Couples tested by Sonic Genetics and found to be at high risk of having an affected child will be offered genetic counselling free-of-charge^ upon referral from your doctor.

^Terms and conditions apply 

Points to consider

  • If you and your partner are both found to be carriers of the same faulty gene, or if you are a woman carrying a faulty gene on your X Chromosome, there is a greatly increased chance of having a child with a condition due to that gene. It is important for you and your partner to understand what these results mean for you and your situation.
  • Hearing about the carrier result will usually be unexpected. It may lead to a range of physical and emotional reactions, especially if there are decisions that need to be made. Genetic counsellors are experienced in providing support and information that will help you and your partner make an informed decision.
  • We strongly recommend that carrier testing is performed before conception. The earlier that testing is performed, the more time you have to make your decision.
  • When testing shows that there is an increased chance of having an affected child:
    • If you are not pregnant, you have time to think about the carrier test result when discussing your family planning options. You can consider testing the baby in pregnancy for the condition (prenatal testing). Another option is using IVF and then testing the embryo for the condition before implantation. However, not testing for the condition is also an option.
    • If you are pregnant, your options include prenatal testing or not testing for the condition.

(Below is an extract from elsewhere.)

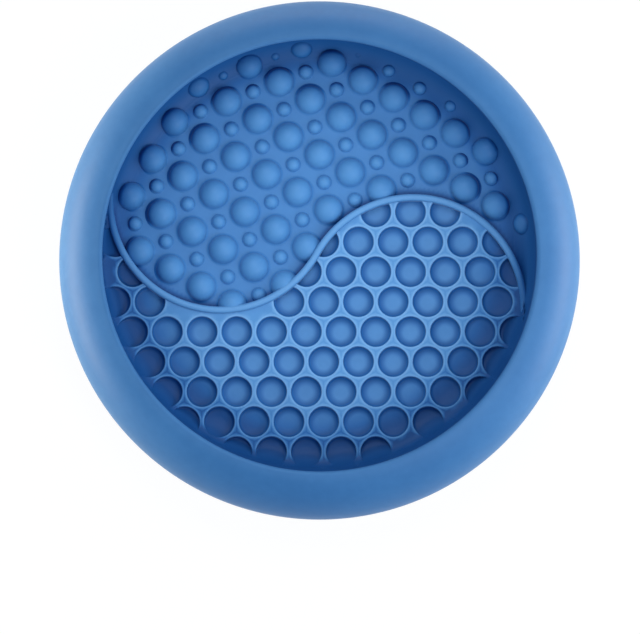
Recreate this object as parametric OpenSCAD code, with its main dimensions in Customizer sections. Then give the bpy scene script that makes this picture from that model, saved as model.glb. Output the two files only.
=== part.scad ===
// Round silicone lick bowl with a yin-yang floor of domes and honeycomb pockets,
// held to the table by seven push-in suction cups.

/* [Bowl] */
// Outside diameter at the widest point of the wall
bowl_d = 150; // [144:1:170]
// Radius of the wall's round section
bulge_r = 15.5; // [14.5:0.1:17]
// Width of the rim from its outside to the mouth
rim_w = 12.8; // [11:0.1:14]
// Rounding of the lip at the mouth
lip_r = 1; // [0.6:0.1:1.5]
// How far the inner wall leans outwards below the lip
undercut = 0.6; // [0.2:0.1:1]
// Radius of the soft corner between the inner wall and the floor
corner_r = 8.8; // [6:0.1:9.5]
// Width of the flat ring that stands on the table
foot_w = 7.5; // [5:0.1:7.8]
// Radius of the corner between the foot ring and the underside of the floor
recess_r = 2.5; // [1:0.1:4]

/* [Floor] */
// Height of the floor above the table
floor_z = 15; // [14:0.1:16.5]
// Thickness of the floor
floor_t = 3; // [2.4:0.1:4]

/* [Divider] */
// How far the two ends of the S-shaped rib run into the wall
divider_sink = 0.8; // [0.2:0.1:2]
// Turn of the S about the bowl's axis, in degrees
divider_turn = -29.2; // [-45:0.1:-15]
// Offset of the middle of the S from the bowl's axis, along X
divider_x = -0.8; // [-1.5:0.1:1.5]
// Offset of the middle of the S from the bowl's axis, along Y
divider_y = 1.5; // [-1.5:0.1:1.5]
// Width of the rib
rib_w = 2; // [1.4:0.1:2.6]
// Height of the rib above the floor
rib_h = 4.2; // [3.6:0.1:5]
// Rounding of the rib's two top edges
rib_edge_r = 0.6; // [0.2:0.1:0.6]

/* [Honeycomb] */
// Distance between the centres of two pockets
cell_pitch = 10; // [9.4:0.1:12]
// Diameter of a pocket
cell_d = 8.8; // [7:0.1:9.2]
// Depth of a pocket, from the top of the web to the floor
web_h = 3.2; // [2.4:0.1:3.6]
// Nearest that a pocket's centre comes to the wall
cell_margin = 1.6; // [0.8:0.1:4]
// Place of one pocket's centre, along X
cell_x = -3.8; // [-6:0.1:6]
// Place of one pocket's centre, along Y
cell_y = -3.7; // [-6:0.1:6]

/* [Domes] */
// Distance between two large domes along a row
dome_pitch = 10.3; // [9.6:0.1:12]
// Distance between two rows of large domes
dome_row_pitch = 12.55; // [11.5:0.05:14]
// Diameter of a large dome
dome_d = 8.2; // [6.5:0.1:8.6]
// Diameter of a small dome
bead_d = 4; // [2.5:0.1:4.6]
// Turn of the rows of domes, in degrees
dome_turn = -30; // [-45:1:-15]
// Place of one large dome's centre, along X
dome_x = 0; // [-5:0.1:5]
// Place of one large dome's centre, along Y
dome_y = 30.5; // [26:0.1:34]

/* [Suction cups] */
// Diameter of a cup where it meets the table
cup_d = 28; // [22:0.5:30]
// Thickness of a cup's edge
cup_edge_t = 0.8; // [0.5:0.1:1.2]
// Depth of the hollow in the middle of a cup
cup_hollow_h = 3.2; // [2:0.1:3.6]
// Width of the rubbed-flat sealing edge of a cup
cup_seal_w = 1; // [0.5:0.1:1.5]
// Diameter of the shoulder that a cup stands against
shoulder_d = 12; // [10:0.1:14]
// Height of the shoulder
shoulder_h = 1.5; // [1:0.1:2]
// Gap between the outer cups and the foot ring
cup_clear = 2; // [0.5:0.1:4]
// Diameter of a cup's neck
neck_d = 6; // [4.5:0.1:7]
// Length of the neck, which is the thickness of silicone that the head holds on to
neck_l = 2; // [1.5:0.1:2.4]
// Diameter of the mushroom head
head_d = 9.5; // [8:0.1:11]
// Height of the mushroom head
head_h = 3.5; // [2.8:0.1:4]
// Diameter of the head's blunt tip
head_tip_d = 5; // [3.5:0.1:6.5]
// Diameter of the boss that holds a head
boss_d = 16; // [14:0.1:18]
// Height of the boss below the floor
boss_h = 5.5; // [4.8:0.1:6]
// Clearance all round between a cup's stem and its socket
stem_gap = 0.1; // [0.05:0.01:0.2]

/* [Hidden] */
$fn = 96;

// Overrun of every cut and of every piece that is sunk into the wall
over = 1;
// How far beyond the divider's centre line a pocket's centre may lie before the pocket is left out
cell_reach = 0.5;
// Number of cups on the ring round the centre cup
ring_cups = 6;
silicone_color = [0.33, 0.58, 0.84];

// Places worked out from the sizes above
rim_r = bowl_d / 2 - bulge_r;
mouth_r = bowl_d / 2 - rim_w;
cavity_r = mouth_r + undercut;
foot_r = rim_r - foot_w;
ceiling_z = floor_z - floor_t;
shoulder_z = ceiling_z - boss_h;
cup_ring_r = foot_r - cup_d / 2 - cup_clear;
row_pitch = cell_pitch * sqrt(3) / 2;
// The S is made of two half circles that touch a circle just inside the wall
lobe_r = (cavity_r + divider_sink) / 2;
lobe_x = lobe_r * cos(divider_turn);
lobe_y = lobe_r * sin(divider_turn);
divider_mid = [divider_x, divider_y];
lobe_a = divider_mid - [lobe_x, lobe_y];
lobe_b = divider_mid + [lobe_x, lobe_y];

// The lip is a small circle that touches the inside of the wall's round section
lip_c = [mouth_r + lip_r, bulge_r + sqrt(pow(bulge_r - lip_r, 2) - pow(mouth_r + lip_r - rim_r, 2))];
corner_c = [cavity_r - corner_r, floor_z + corner_r];
// The inner wall is the straight line that touches the soft corner and the lip from opposite sides
lean_d = lip_c - corner_c;
lean = atan2(lean_d.y, lean_d.x) - acos((corner_r + lip_r) / norm(lean_d));
lean_n = [cos(lean), sin(lean)];
mouth_n = (lip_c - [rim_r, bulge_r]) / norm(lip_c - [rim_r, bulge_r]);
mouth_top = lip_c + mouth_n * (lip_r + over);
crest_z = 2 * bulge_r + over;

// Distance of a point from the divider's centre line, positive on the honeycomb side
function divider_side(p) =
    cross([lobe_x, lobe_y], p - divider_mid) < 0 ? norm(p - lobe_a) - lobe_r : lobe_r - norm(p - lobe_b);

// Centres of the pockets: a triangular grid, kept where it lies in the honeycomb half
cell_rows = ceil(cavity_r / row_pitch) + 1;
cell_columns = ceil(cavity_r / cell_pitch) + 2;
cells = [
    for (j = [-cell_rows:cell_rows], i = [-cell_columns:cell_columns])
        let (p = [cell_x + cell_pitch * (i + abs(j % 2) / 2), cell_y + row_pitch * j])
        if (norm(p) < cavity_r - cell_margin && divider_side(p) > -cell_reach) p
];

// Centres of the domes: a rectangular grid, with the small domes in the middle of its fields
dome_u = [cos(dome_turn), sin(dome_turn)];
dome_v = [-sin(dome_turn), cos(dome_turn)];
dome_steps = ceil((cavity_r + abs(dome_y)) / dome_pitch);
function dome_places(shift) = [
    for (j = [-dome_steps:dome_steps], i = [-dome_steps:dome_steps])
        let (p = [dome_x, dome_y] + dome_u * dome_pitch * (i + shift) + dome_v * dome_row_pitch * (j + shift))
        if (norm(p) < cavity_r && divider_side(p) < 0) p
];

// Half section of the cavity: floor, soft corner, leaning wall and mouth
module cavity_section() {
    translate([0, floor_z]) square([corner_c.x, lip_c.y]);
    translate(corner_c) circle(corner_r);
    polygon([
        [0, corner_c.y],
        corner_c,
        corner_c + lean_n * corner_r,
        lip_c - lean_n * lip_r,
        lip_c,
        mouth_top,
        [mouth_top.x, crest_z],
        [0, crest_z]
    ]);
}

// Half section of the recess under the floor
module recess_section() {
    translate([0, -over]) square([foot_r, ceiling_z - recess_r + over]);
    square([foot_r - recess_r, ceiling_z]);
    translate([foot_r - recess_r, ceiling_z - recess_r]) circle(recess_r);
}

// Half section of the bowl: round wall, foot, floor and lip
module bowl_section() {
    difference() {
        union() {
            translate([rim_r, bulge_r]) circle(bulge_r);
            translate([foot_r, 0]) square([foot_w, floor_z]);
            translate([0, ceiling_z]) square([rim_r, floor_t]);
        }
        cavity_section();
        recess_section();
    }
    translate(lip_c) circle(lip_r);
}

// Plan of the honeycomb half, bounded by the divider's centre line
module cell_half() {
    difference() {
        union() {
            intersection() {
                circle(cavity_r + over);
                translate(divider_mid) rotate(divider_turn)
                    translate([-bowl_d, -bowl_d]) square([2 * bowl_d, bowl_d]);
            }
            translate(lobe_b) circle(lobe_r);
        }
        translate(lobe_a) circle(lobe_r);
    }
}

module web() {
    translate([0, 0, floor_z - over]) linear_extrude(web_h + over) difference() {
        cell_half();
        for (p = cells) translate(p) circle(d = cell_d);
    }
}

module domes() {
    difference() {
        union() {
            for (p = dome_places(0)) translate([p.x, p.y, floor_z]) sphere(d = dome_d);
            for (p = dome_places(1 / 2)) translate([p.x, p.y, floor_z]) sphere(d = bead_d);
        }
        linear_extrude(floor_z + dome_d) cell_half();
        cylinder(h = floor_z - floor_t / 2, r = bowl_d);
    }
}

// One half circle of the rib, with a flat top between two rounded edges
module rib_arc() {
    rotate_extrude(angle = 180) translate([lobe_r, 0]) {
        translate([-rib_w / 2, -over]) square([rib_w, rib_h - rib_edge_r + over]);
        translate([rib_edge_r - rib_w / 2, 0]) square([rib_w - 2 * rib_edge_r, rib_h]);
        for (side = [-1, 1])
            translate([side * (rib_w / 2 - rib_edge_r), rib_h - rib_edge_r]) circle(rib_edge_r);
    }
}

module divider() {
    translate([lobe_a.x, lobe_a.y, floor_z]) rotate(divider_turn + 180) rib_arc();
    translate([lobe_b.x, lobe_b.y, floor_z]) rotate(divider_turn) rib_arc();
}

// Neck and mushroom head, with a gap all round where it is cut as a socket
module stem(gap) {
    translate([0, 0, shoulder_z - gap]) cylinder(h = neck_l + 2 * gap, d = neck_d + 2 * gap);
    translate([0, 0, shoulder_z + neck_l - gap]) cylinder(h = head_h / 2 + gap, d = head_d + 2 * gap);
    translate([0, 0, shoulder_z + neck_l + head_h / 2])
        cylinder(h = head_h / 2 + gap, d1 = head_d + 2 * gap, d2 = head_tip_d + 2 * gap);
}

function cup_place(i) = i == 0 ? [0, 0] : cup_ring_r * [cos(360 / ring_cups * i), sin(360 / ring_cups * i)];

module bosses() {
    for (i = [0:ring_cups]) translate(cup_place(i))
        translate([0, 0, shoulder_z]) cylinder(h = boss_h + floor_t / 2, d = boss_d);
}

module bowl() color(silicone_color) {
    difference() {
        union() {
            rotate_extrude() bowl_section();
            web();
            domes();
            divider();
            bosses();
        }
        for (i = [0:ring_cups]) translate(cup_place(i)) stem(stem_gap);
    }
}

// Radius of the sphere whose cap is the hollow of a cup
hollow_w = cup_d / 2 - cup_seal_w;
hollow_r = (pow(hollow_w, 2) + pow(cup_hollow_h, 2)) / (2 * cup_hollow_h);

module suction_cup(i) color(silicone_color) translate(cup_place(i)) {
    stem(0);
    difference() {
        rotate_extrude() polygon([
            [0, 0],
            [cup_d / 2, 0],
            [cup_d / 2, cup_edge_t],
            [shoulder_d / 2, shoulder_z - shoulder_h],
            [shoulder_d / 2, shoulder_z],
            [0, shoulder_z]
        ]);
        translate([0, 0, cup_hollow_h - hollow_r]) sphere(hollow_r);
    }
}

bowl();
suction_cup(0);  // suction_cup_centre
for (i = [1:ring_cups]) suction_cup(i);
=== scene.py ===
"""Looks of a round silicone lick bowl: a fat rounded wall, a floor of domes and honeycomb pockets
that an S-shaped rib divides, and push-in suction cups underneath."""

import math

import bmesh
import bpy
import numpy as np
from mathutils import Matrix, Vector


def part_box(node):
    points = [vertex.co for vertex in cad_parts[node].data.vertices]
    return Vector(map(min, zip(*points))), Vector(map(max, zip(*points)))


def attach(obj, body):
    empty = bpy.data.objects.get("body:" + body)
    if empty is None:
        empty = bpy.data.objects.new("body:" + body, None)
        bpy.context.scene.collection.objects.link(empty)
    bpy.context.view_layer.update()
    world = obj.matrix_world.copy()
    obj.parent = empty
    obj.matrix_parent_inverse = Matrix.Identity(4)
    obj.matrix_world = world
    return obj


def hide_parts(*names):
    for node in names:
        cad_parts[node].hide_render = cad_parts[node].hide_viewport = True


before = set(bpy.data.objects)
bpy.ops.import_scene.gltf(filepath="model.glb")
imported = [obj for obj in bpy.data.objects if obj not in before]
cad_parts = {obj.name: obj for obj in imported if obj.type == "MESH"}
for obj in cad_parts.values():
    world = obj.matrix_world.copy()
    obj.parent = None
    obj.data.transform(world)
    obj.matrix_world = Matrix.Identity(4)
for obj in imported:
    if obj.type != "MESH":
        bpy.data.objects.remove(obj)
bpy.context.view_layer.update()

MM = 0.001
TURN = 2 * math.pi

# The wall, worked out from the frame's bowl
bowl_low, bowl_high = (np.array(corner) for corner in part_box("bowl"))
BOWL_R = (bowl_high[0] - bowl_low[0]) / 2
BULGE_R = 15.5 * MM
RIM_W = 12.8 * MM
LIP_R = 1.0 * MM
UNDERCUT = 0.6 * MM
CORNER_R = 8.8 * MM
FOOT_W = 7.5 * MM
FOOT_EDGE_R = 0.8 * MM
RECESS_R = 2.5 * MM
FLOOR_Z = 15.0 * MM
FLOOR_T = 3.0 * MM

RIM_R = BOWL_R - BULGE_R
MOUTH_R = BOWL_R - RIM_W
CAVITY_R = MOUTH_R + UNDERCUT
FOOT_R = RIM_R - FOOT_W
CEILING_Z = FLOOR_Z - FLOOR_T
# Where the round outside ends and the flat foot begins, in degrees from level
FOOT_START = -88
# How far a piece is sunk into the one that carries it
SINK = 0.8 * MM
# How far the thin end of a flare dips below the surface that it ends on
DIP = 0.02 * MM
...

Your sample and personal information (including health information) are sent to Fulgent Genetics, a CLIA-accredited US laboratory, for the purposes of analysis and interpretation. Fulgent Genetics may not be bound by laws that provide the same level of protection for personal information afforded by the Australian Privacy Principles (APPs).

A couple report will not be produced unless your partner provides consent for their results to be shared with you and your healthcare provider.

The information on this website is provided for your general information and is not a substitute for the specific advice of your treating doctor.